Each entry must be reproduced precisely as it stands.

-- Start of Data for this task --

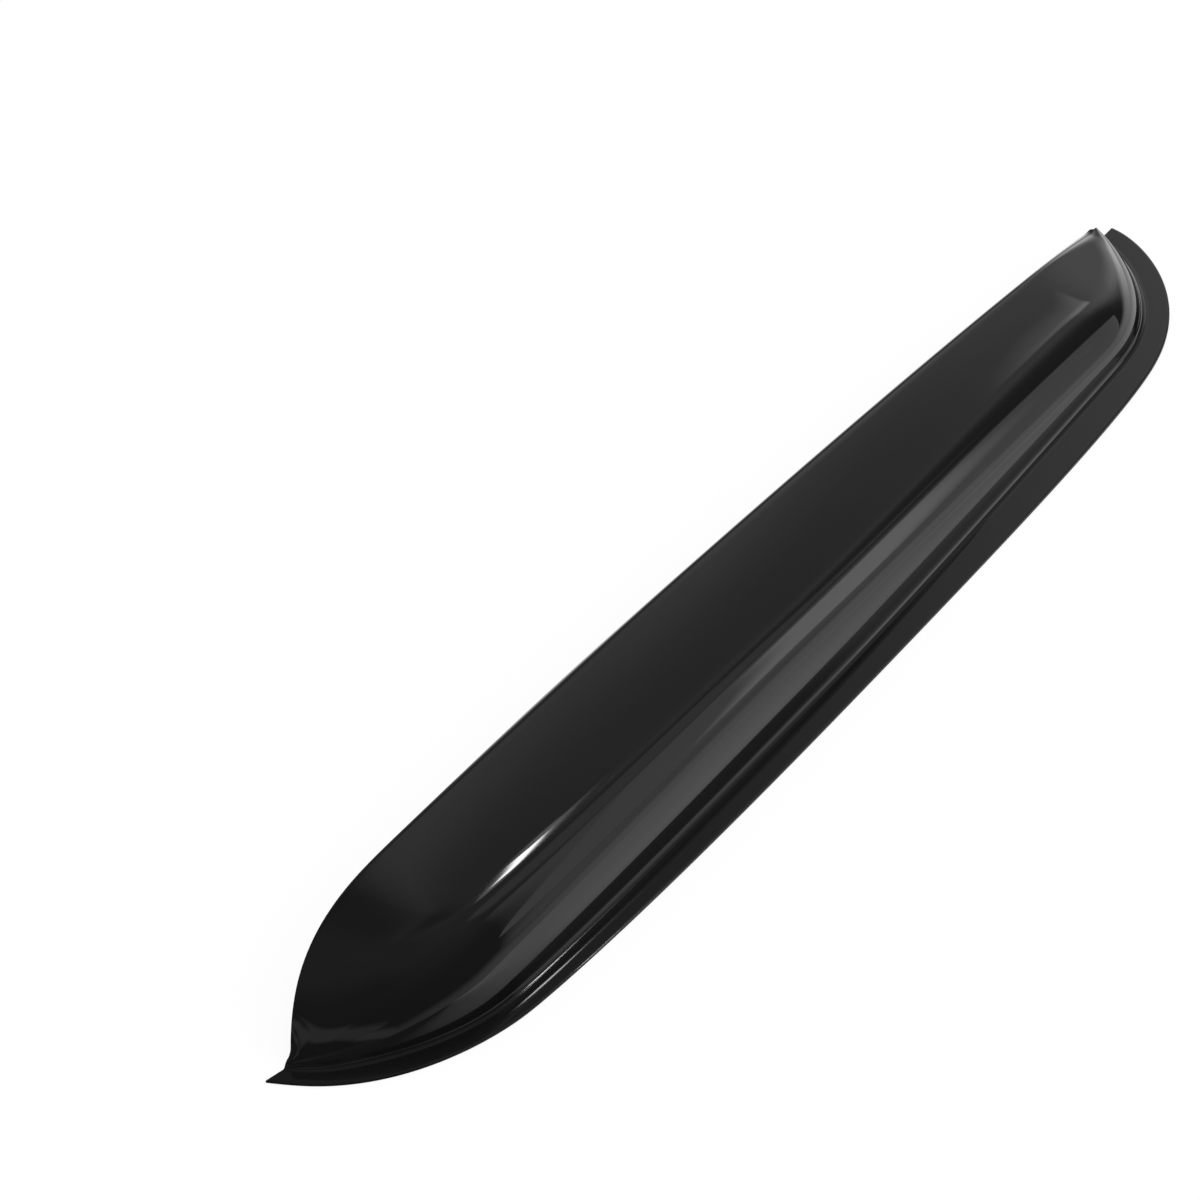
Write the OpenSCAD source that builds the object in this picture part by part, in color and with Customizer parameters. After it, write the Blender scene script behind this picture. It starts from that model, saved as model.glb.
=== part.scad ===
// Window rain deflector for a front side window, moulded as one bent sheet of acrylic.
// X runs along the piece from its low pointed end to its far end. The flat flange that is
// taped to the door frame is on the -Y side with its back on Z = 0, and the raised channel
// opens towards the +Y side, where the free edge is turned down into a small lip.

/* [Outline] */
// Length from tip to tip
body_length = 929; // [880:1:980]
// How far the rim bows out from the line between the tips
rim_bow = 103; // [97:1:112]
// Bow of the rim at the front corner
front_corner_bow = 92; // [84:1:95]
// Front corner's distance from the front tip
front_corner_run = 129.5; // [115:0.5:145]
// Bow of the rim at the rear corner
rear_corner_bow = 93.2; // [86:0.2:96]
// Rear corner's distance from the rear tip
rear_corner_run = 108.5; // [98:0.5:125]

/* [Flange] */
// Thickness of the sheet
sheet_t = 2; // [1.5:0.25:3]
// Flange width at the front tip
flange_front_tip = 14.6; // [10:0.2:20]
// How far the cut of the front end falls back towards the rim at the riser
front_cut_back = 2.8; // [0:0.2:5]
// Flange width at the front corner
flange_front = 15.3; // [12:0.1:20]
// Flange width in the middle
flange_mid = 20.3; // [16:0.1:24]
// Flange width at the rear corner
flange_rear = 20; // [15:0.1:24]
// Flange width at the rear tip
flange_rear_tip = 17.4; // [14:0.2:24]
// Leg of the fillet between flange and riser
fillet_leg = 4; // [2:0.5:6]

/* [Crease] */
// Height of the crease at the front corner
crease_front_h = 57.5; // [50:0.5:64]
// Height of the crease in the middle
crease_mid_h = 53.5; // [46:0.5:60]
// Height of the crease at the rear corner
crease_rear_h = 34.2; // [28:0.2:42]
// Height of the crease where it bends down to the rear end
crease_end_h = 18; // [15:0.2:21]
// How far the crease passes beyond the tip line at the front corner
crease_front_out = 18.4; // [12:0.2:24]
// How far the crease passes beyond the tip line in the middle
crease_mid_out = 10.9; // [5:0.1:16]
// How far the crease stays inside the tip line at the rear corner
crease_rear_in = 1.3; // [-3:0.1:5]
// How far the crease stays inside the tip line where it bends down to the rear end
crease_end_in = 1.6; // [0:0.1:4]
// Distance from the rear tip to that bend
crease_end_run = 31; // [28:0.5:36]
// Height of the free edge above the flange at the front tip
front_edge_rise = 5; // [3.5:0.1:8]
// Distance between the riser's foot and the free edge at the front tip
front_edge_gap = 5; // [3:0.2:8]
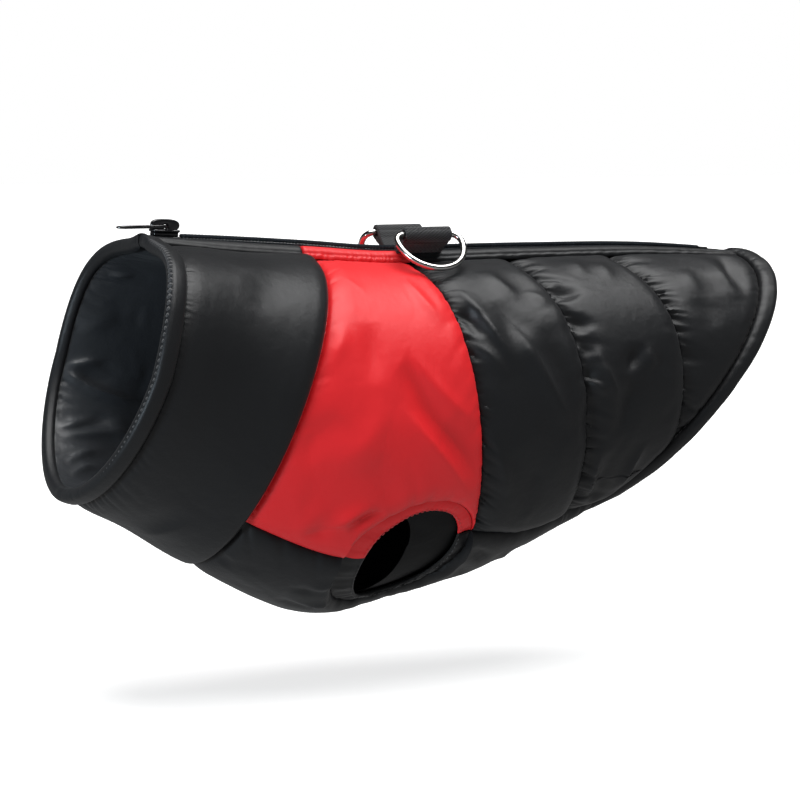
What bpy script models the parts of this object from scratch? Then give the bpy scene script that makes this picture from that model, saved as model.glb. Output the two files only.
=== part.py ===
"""Dog winter coat: a padded vest with a stand collar, red yokes, a back zip and two leash rings.

It keeps the hollow form it has when worn. The nose end points along -X, +Z is up, and +Y is the
dog's right. The origin is where the wearer's back carries the coat: 3 mm below the inside of the
zip tape, under the leash rings.
"""

import math

import bmesh
import bpy
import numpy as np

MM = 0.001

# Sections of the coat's outside from the neck to the tail, in millimetres. Each is an oval in a
# leaning plane: its top lies on the zip line and its low point on the belly line. half_width is at
# the widest, side_back moves the flanks towards the tail, egg widens the upper half, shoulder lifts
# its upper corners, and ridge is how far the cloth falls away on both sides of the zip.
RING_COLUMNS = (
    "top_x", "top_z", "low_x", "low_z", "half_width", "side_back", "egg", "shoulder", "ridge",
)
RINGS = {
    "neck_edge": (-143.0, 16.5, -186.5, -109.5, 73.0, 3.0, 0.08, 10.0, 3.0),
    "collar_mid": (-101.0, 14.1, -157.0, -122.8, 69.0, 2.0, 0.04, 2.8, 7.4),
    "collar_edge": (-57.5, 11.0, -120.5, -145.0, 69.0, 0.0, 0.04, 0.0, 8.0),
    "chest": (-30.0, 8.5, -60.0, -173.5, 72.5, 0.0, 0.06, 0.0, 7.6),
    "yoke_seam": (-5.0, 7.5, 13.0, -163.0, 71.0, 1.5, 0.06, 0.0, 7.4),
    "waist": (66.0, 7.4, 44.0, -153.0, 69.0, 4.0, 0.06, 0.0, 6.2),
    "loin": (131.0, 6.3, 68.0, -142.0, 64.0, 8.0, 0.06, 0.0, 4.6),
    "hem": (197.5, 1.2, 88.0, -132.5, 57.5, 15.8, 0.04, 0.0, 0.6),
}
TABLE = np.array(list(RINGS.values()))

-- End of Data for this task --

## In response
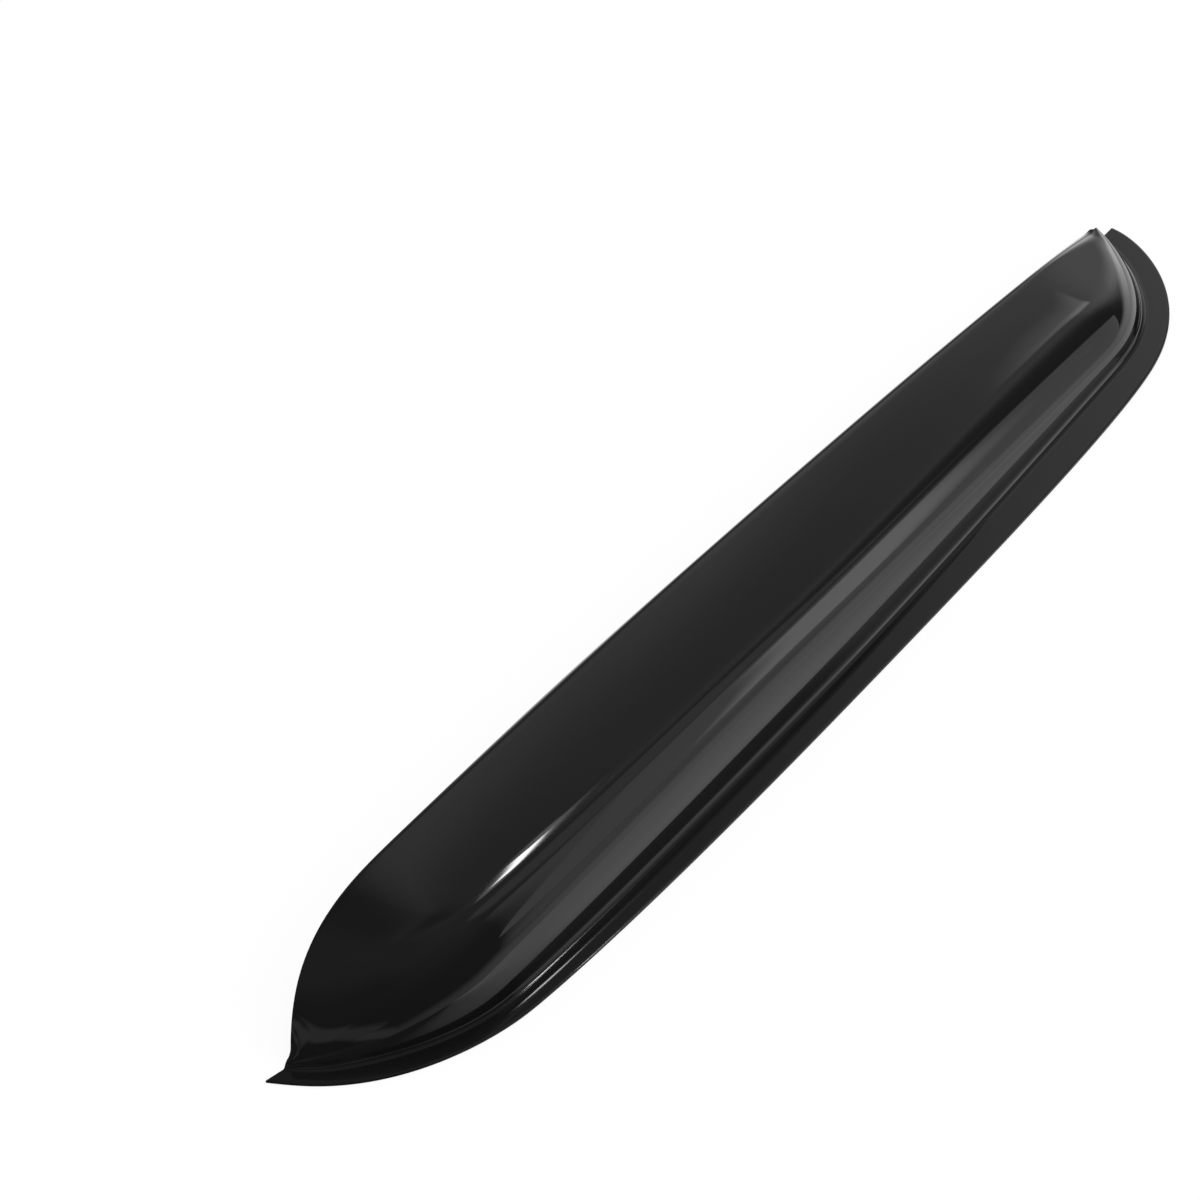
Write the OpenSCAD source that builds the object in this picture part by part, in color and with Customizer parameters. After it, write the Blender scene script behind this picture. It starts from that model, saved as model.glb.
=== part.scad ===
// Window rain deflector for a front side window, moulded as one bent sheet of acrylic.
// X runs along the piece from its low pointed end to its far end. The flat flange that is
// taped to the door frame is on the -Y side with its back on Z = 0, and the raised channel
// opens towards the +Y side, where the free edge is turned down into a small lip.

/* [Outline] */
// Length from tip to tip
body_length = 929; // [880:1:980]
// How far the rim bows out from the line between the tips
rim_bow = 103; // [97:1:112]
// Bow of the rim at the front corner
front_corner_bow = 92; // [84:1:95]
// Front corner's distance from the front tip
front_corner_run = 129.5; // [115:0.5:145]
// Bow of the rim at the rear corner
rear_corner_bow = 93.2; // [86:0.2:96]
// Rear corner's distance from the rear tip
rear_corner_run = 108.5; // [98:0.5:125]

/* [Flange] */
// Thickness of the sheet
sheet_t = 2; // [1.5:0.25:3]
// Flange width at the front tip
flange_front_tip = 14.6; // [10:0.2:20]
// How far the cut of the front end falls back towards the rim at the riser
front_cut_back = 2.8; // [0:0.2:5]
// Flange width at the front corner
flange_front = 15.3; // [12:0.1:20]
// Flange width in the middle
flange_mid = 20.3; // [16:0.1:24]
// Flange width at the rear corner
flange_rear = 20; // [15:0.1:24]
// Flange width at the rear tip
flange_rear_tip = 17.4; // [14:0.2:24]
// Leg of the fillet between flange and riser
fillet_leg = 4; // [2:0.5:6]

/* [Crease] */
// Height of the crease at the front corner
crease_front_h = 57.5; // [50:0.5:64]
// Height of the crease in the middle
crease_mid_h = 53.5; // [46:0.5:60]
// Height of the crease at the rear corner
crease_rear_h = 34.2; // [28:0.2:42]
// Height of the crease where it bends down to the rear end
crease_end_h = 18; // [15:0.2:21]
// How far the crease passes beyond the tip line at the front corner
crease_front_out = 18.4; // [12:0.2:24]
// How far the crease passes beyond the tip line in the middle
crease_mid_out = 10.9; // [5:0.1:16]
// How far the crease stays inside the tip line at the rear corner
crease_rear_in = 1.3; // [-3:0.1:5]
// How far the crease stays inside the tip line where it bends down to the rear end
crease_end_in = 1.6; // [0:0.1:4]
// Distance from the rear tip to that bend
crease_end_run = 31; // [28:0.5:36]
// Height of the free edge above the flange at the front tip
front_edge_rise = 5; // [3.5:0.1:8]
// Distance between the riser's foot and the free edge at the front tip
front_edge_gap = 5; // [3:0.2:8]
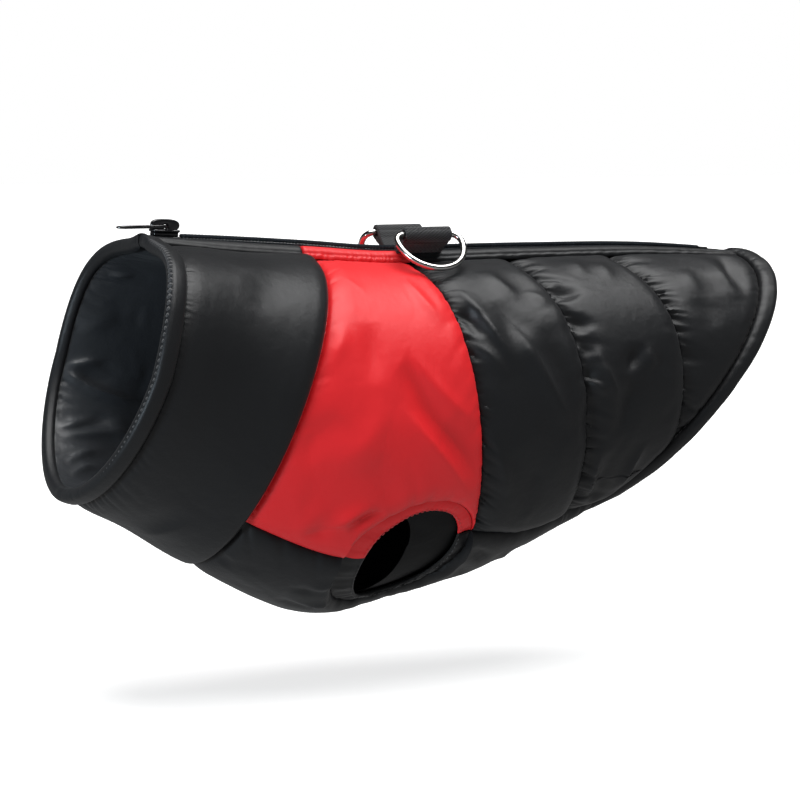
What bpy script models the parts of this object from scratch? Then give the bpy scene script that makes this picture from that model, saved as model.glb. Output the two files only.
=== part.py ===
"""Dog winter coat: a padded vest with a stand collar, red yokes, a back zip and two leash rings.

It keeps the hollow form it has when worn. The nose end points along -X, +Z is up, and +Y is the
dog's right. The origin is where the wearer's back carries the coat: 3 mm below the inside of the
zip tape, under the leash rings.
"""

import math

import bmesh
import bpy
import numpy as np

MM = 0.001

# Sections of the coat's outside from the neck to the tail, in millimetres. Each is an oval in a
# leaning plane: its top lies on the zip line and its low point on the belly line. half_width is at
# the widest, side_back moves the flanks towards the tail, egg widens the upper half, shoulder lifts
# its upper corners, and ridge is how far the cloth falls away on both sides of the zip.
RING_COLUMNS = (
    "top_x", "top_z", "low_x", "low_z", "half_width", "side_back", "egg", "shoulder", "ridge",
)
RINGS = {
    "neck_edge": (-143.0, 16.5, -186.5, -109.5, 73.0, 3.0, 0.08, 10.0, 3.0),
    "collar_mid": (-101.0, 14.1, -157.0, -122.8, 69.0, 2.0, 0.04, 2.8, 7.4),
    "collar_edge": (-57.5, 11.0, -120.5, -145.0, 69.0, 0.0, 0.04, 0.0, 8.0),
    "chest": (-30.0, 8.5, -60.0, -173.5, 72.5, 0.0, 0.06, 0.0, 7.6),
    "yoke_seam": (-5.0, 7.5, 13.0, -163.0, 71.0, 1.5, 0.06, 0.0, 7.4),
    "waist": (66.0, 7.4, 44.0, -153.0, 69.0, 4.0, 0.06, 0.0, 6.2),
    "loin": (131.0, 6.3, 68.0, -142.0, 64.0, 8.0, 0.06, 0.0, 4.6),
    "hem": (197.5, 1.2, 88.0, -132.5, 57.5, 15.8, 0.04, 0.0, 0.6),
}
TABLE = np.array(list(RINGS.values()))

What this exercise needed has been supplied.